**** Dataset extract ****

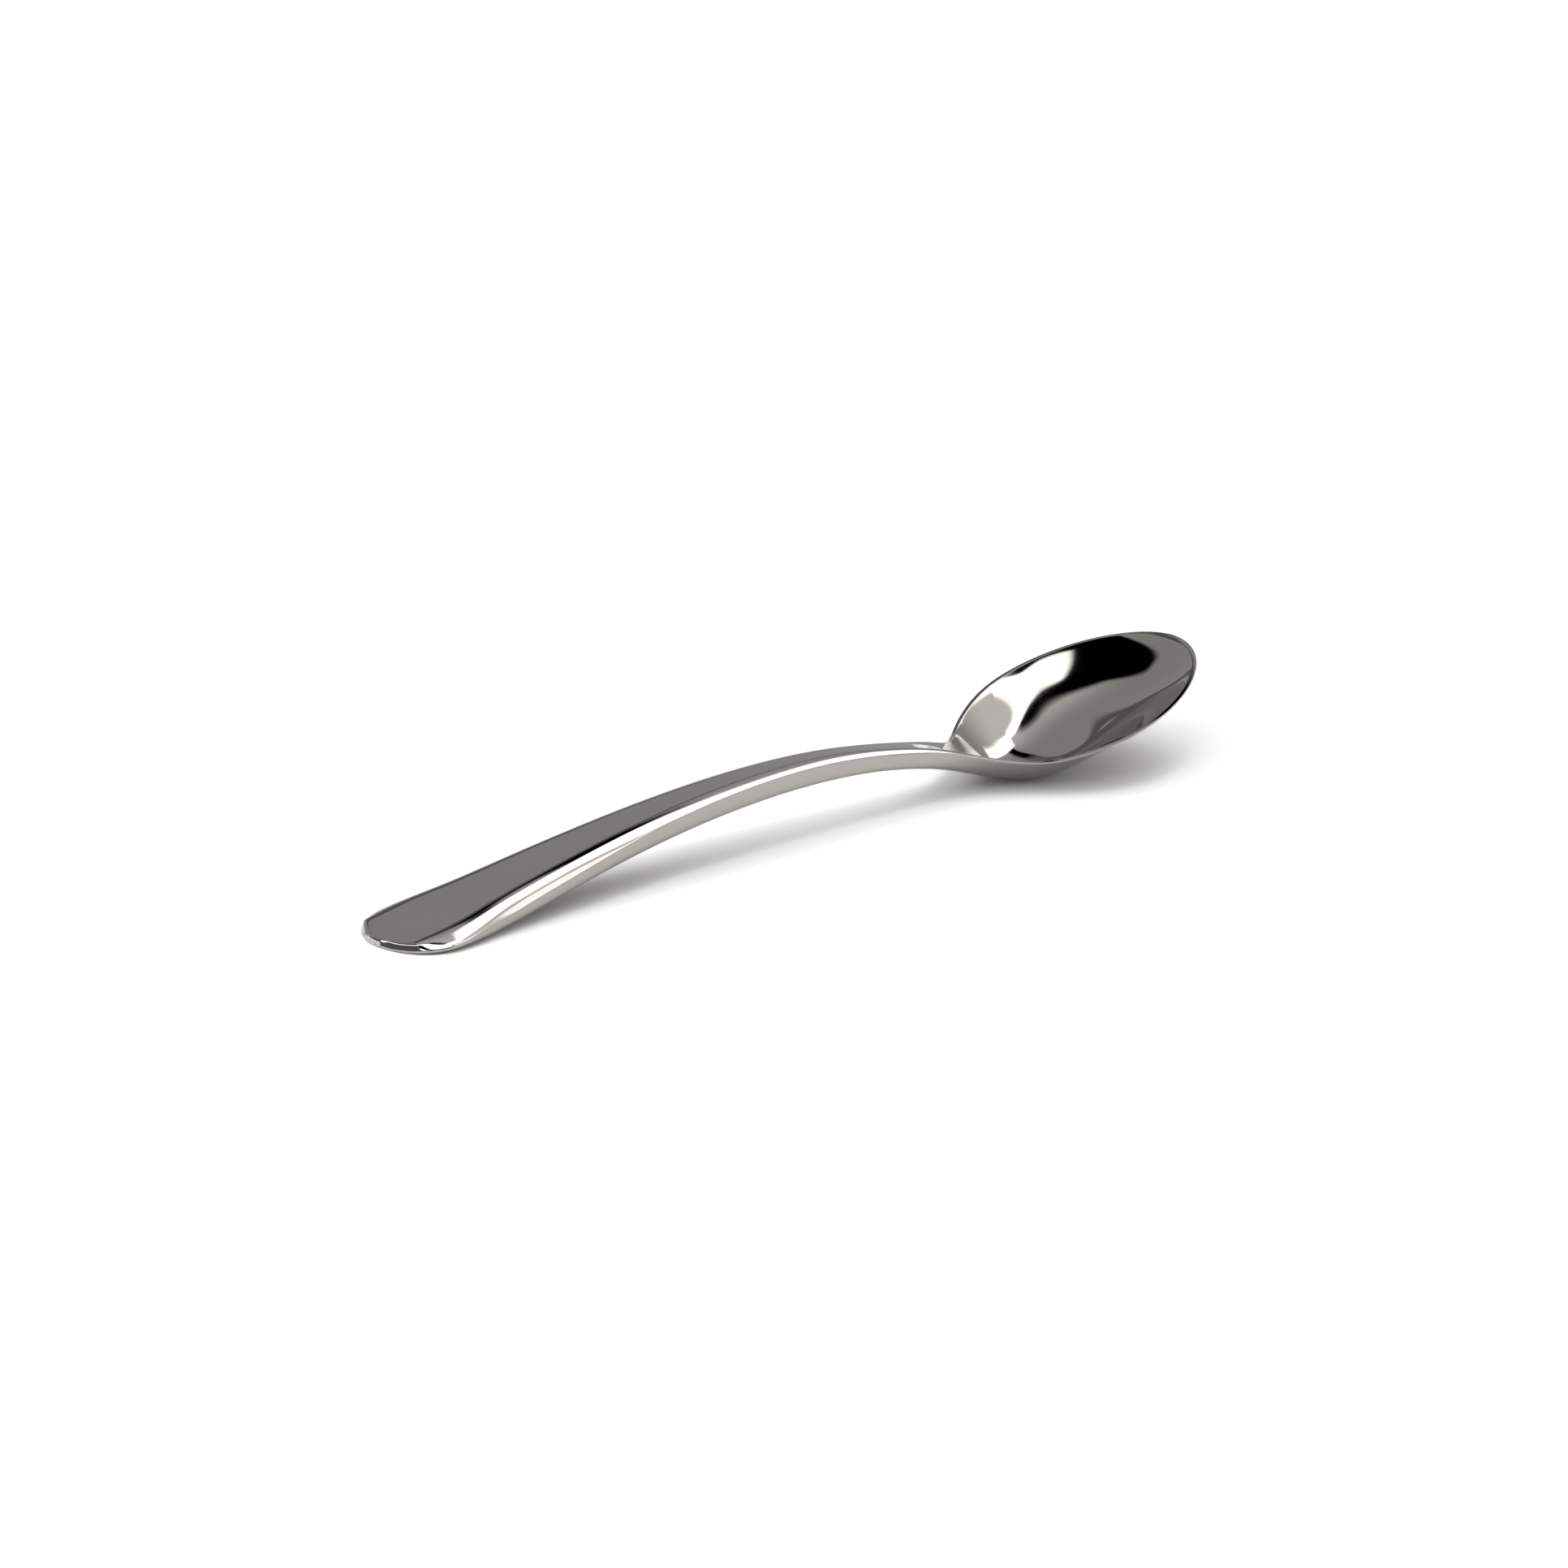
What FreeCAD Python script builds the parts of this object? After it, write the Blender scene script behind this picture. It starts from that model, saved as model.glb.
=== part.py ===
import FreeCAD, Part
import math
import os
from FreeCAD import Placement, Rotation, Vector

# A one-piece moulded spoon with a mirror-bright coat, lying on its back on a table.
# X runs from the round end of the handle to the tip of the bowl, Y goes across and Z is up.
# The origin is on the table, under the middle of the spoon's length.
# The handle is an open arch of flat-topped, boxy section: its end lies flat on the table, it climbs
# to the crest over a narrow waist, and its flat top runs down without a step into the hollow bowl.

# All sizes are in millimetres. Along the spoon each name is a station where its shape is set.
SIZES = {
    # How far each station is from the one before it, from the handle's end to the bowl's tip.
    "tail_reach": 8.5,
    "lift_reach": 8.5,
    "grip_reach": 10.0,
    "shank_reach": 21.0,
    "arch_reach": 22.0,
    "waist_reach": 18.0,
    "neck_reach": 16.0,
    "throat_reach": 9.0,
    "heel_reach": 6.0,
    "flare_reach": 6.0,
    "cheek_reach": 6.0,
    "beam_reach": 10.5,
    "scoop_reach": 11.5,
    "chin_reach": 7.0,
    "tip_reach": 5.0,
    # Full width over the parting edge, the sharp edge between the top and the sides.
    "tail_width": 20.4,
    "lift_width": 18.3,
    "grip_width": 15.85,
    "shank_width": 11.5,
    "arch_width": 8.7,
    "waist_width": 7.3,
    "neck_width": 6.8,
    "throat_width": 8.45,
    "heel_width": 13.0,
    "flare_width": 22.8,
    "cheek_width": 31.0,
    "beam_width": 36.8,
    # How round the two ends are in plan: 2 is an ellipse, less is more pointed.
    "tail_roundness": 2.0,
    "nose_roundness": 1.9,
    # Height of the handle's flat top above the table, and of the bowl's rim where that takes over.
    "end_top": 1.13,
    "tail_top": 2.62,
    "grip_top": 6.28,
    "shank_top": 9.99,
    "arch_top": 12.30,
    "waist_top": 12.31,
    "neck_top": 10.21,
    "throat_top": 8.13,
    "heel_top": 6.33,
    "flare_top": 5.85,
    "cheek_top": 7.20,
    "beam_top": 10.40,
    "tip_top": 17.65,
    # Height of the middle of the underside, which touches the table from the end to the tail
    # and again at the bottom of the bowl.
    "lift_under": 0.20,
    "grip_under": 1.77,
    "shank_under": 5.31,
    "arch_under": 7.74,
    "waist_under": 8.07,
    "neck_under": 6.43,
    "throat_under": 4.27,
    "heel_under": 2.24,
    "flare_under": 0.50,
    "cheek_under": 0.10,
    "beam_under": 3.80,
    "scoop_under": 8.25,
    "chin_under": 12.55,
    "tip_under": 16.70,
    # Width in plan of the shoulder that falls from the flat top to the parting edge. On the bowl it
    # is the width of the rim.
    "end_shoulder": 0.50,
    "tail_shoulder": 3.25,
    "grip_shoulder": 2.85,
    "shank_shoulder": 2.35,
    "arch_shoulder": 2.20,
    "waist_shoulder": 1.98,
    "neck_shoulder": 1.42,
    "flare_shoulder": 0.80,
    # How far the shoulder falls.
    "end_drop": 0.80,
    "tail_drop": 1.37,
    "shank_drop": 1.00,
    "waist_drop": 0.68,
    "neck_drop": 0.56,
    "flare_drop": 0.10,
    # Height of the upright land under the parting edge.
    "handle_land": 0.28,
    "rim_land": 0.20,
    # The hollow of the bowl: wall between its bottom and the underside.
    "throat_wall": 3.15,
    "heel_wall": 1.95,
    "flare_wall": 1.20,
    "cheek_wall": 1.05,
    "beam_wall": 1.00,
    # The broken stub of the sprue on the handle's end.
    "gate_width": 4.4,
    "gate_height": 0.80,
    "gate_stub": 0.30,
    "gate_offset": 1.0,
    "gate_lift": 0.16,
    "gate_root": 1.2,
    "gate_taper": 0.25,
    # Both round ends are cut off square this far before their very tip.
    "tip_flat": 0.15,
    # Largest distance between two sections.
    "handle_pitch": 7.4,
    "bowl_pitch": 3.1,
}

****
**** Dataset extract ****

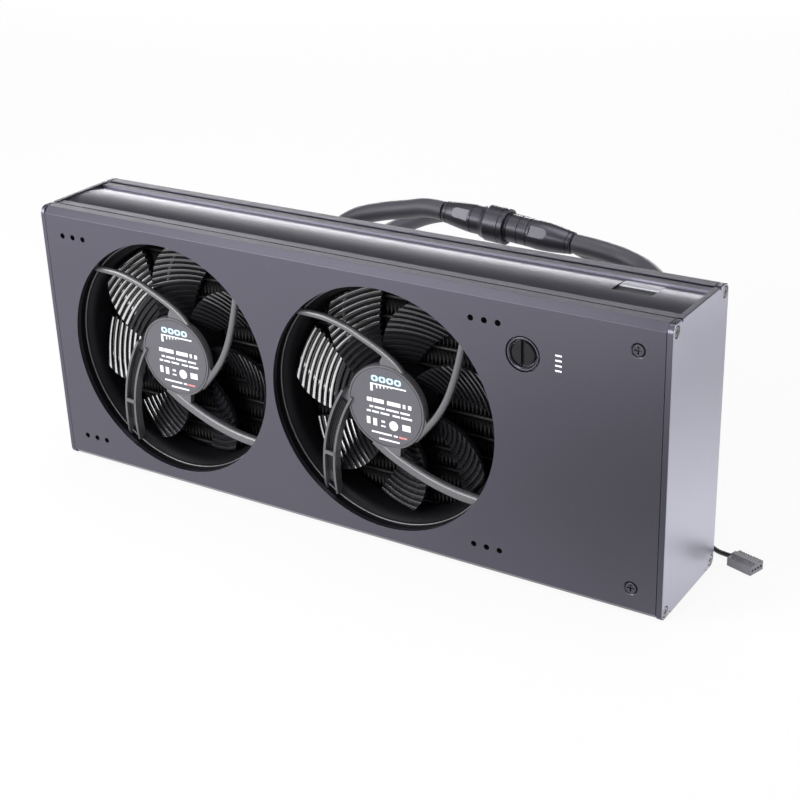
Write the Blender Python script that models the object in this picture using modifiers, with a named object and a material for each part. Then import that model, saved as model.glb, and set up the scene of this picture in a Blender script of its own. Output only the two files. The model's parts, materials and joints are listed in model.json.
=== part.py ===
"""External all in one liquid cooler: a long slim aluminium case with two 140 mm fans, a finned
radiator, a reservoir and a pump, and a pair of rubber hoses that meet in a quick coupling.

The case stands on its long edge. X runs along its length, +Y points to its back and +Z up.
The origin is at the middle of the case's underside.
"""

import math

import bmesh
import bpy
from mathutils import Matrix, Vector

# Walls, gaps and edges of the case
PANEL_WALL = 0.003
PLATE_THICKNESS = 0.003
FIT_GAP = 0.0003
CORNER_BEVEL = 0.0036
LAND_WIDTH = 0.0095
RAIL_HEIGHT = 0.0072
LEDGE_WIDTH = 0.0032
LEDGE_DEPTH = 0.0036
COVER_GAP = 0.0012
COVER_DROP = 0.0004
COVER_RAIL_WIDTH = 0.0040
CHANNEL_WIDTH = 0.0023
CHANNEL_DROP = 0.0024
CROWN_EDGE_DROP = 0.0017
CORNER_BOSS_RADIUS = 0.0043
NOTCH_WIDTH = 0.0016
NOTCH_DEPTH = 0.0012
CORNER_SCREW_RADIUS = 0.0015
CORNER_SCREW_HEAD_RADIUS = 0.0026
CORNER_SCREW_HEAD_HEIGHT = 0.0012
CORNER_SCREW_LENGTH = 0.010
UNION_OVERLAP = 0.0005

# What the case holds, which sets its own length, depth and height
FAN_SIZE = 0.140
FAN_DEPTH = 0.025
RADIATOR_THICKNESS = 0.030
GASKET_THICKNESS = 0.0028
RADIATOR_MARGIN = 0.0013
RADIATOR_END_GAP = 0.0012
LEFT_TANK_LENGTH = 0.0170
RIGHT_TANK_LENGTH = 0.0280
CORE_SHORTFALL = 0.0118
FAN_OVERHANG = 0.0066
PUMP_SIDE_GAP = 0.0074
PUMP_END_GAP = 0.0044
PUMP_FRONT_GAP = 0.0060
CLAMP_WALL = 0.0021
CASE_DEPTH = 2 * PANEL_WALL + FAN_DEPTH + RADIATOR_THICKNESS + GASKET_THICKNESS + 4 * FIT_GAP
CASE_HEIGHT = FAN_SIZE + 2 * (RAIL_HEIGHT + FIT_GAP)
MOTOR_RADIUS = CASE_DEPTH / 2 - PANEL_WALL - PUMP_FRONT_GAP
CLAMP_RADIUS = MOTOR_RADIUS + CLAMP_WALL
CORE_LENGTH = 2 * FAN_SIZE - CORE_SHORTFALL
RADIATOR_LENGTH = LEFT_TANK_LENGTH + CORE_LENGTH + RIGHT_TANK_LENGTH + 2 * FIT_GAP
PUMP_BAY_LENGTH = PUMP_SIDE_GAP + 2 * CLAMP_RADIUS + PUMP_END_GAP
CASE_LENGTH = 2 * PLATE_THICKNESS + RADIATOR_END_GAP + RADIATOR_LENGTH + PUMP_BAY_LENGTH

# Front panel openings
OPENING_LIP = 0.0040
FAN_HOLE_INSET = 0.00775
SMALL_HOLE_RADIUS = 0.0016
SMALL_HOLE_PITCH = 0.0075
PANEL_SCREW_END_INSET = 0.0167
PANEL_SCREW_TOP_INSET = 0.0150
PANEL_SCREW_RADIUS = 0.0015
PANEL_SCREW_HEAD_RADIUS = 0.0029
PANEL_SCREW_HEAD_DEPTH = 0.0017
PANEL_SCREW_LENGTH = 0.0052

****
**** Dataset extract ****

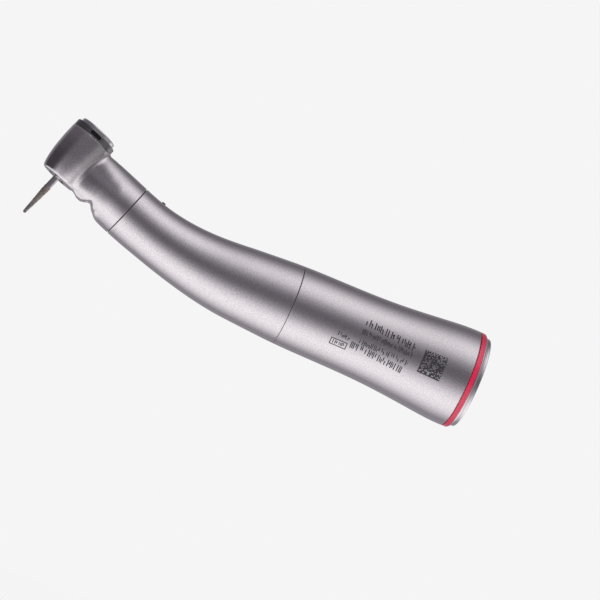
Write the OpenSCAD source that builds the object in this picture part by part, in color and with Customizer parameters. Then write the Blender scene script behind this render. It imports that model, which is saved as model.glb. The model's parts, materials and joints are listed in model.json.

****

- _What needs to be done_:
Within the listing above, give again exactly every line from the line with "What FreeCAD Python" through the line with "# to the crest", both included, and no other line.

- _Final result_:
What FreeCAD Python script builds the parts of this object? After it, write the Blender scene script behind this picture. It starts from that model, saved as model.glb.
=== part.py ===
import FreeCAD, Part
import math
import os
from FreeCAD import Placement, Rotation, Vector

# A one-piece moulded spoon with a mirror-bright coat, lying on its back on a table.
# X runs from the round end of the handle to the tip of the bowl, Y goes across and Z is up.
# The origin is on the table, under the middle of the spoon's length.
# The handle is an open arch of flat-topped, boxy section: its end lies flat on the table, it climbs
# to the crest over a narrow waist, and its flat top runs down without a step into the hollow bowl.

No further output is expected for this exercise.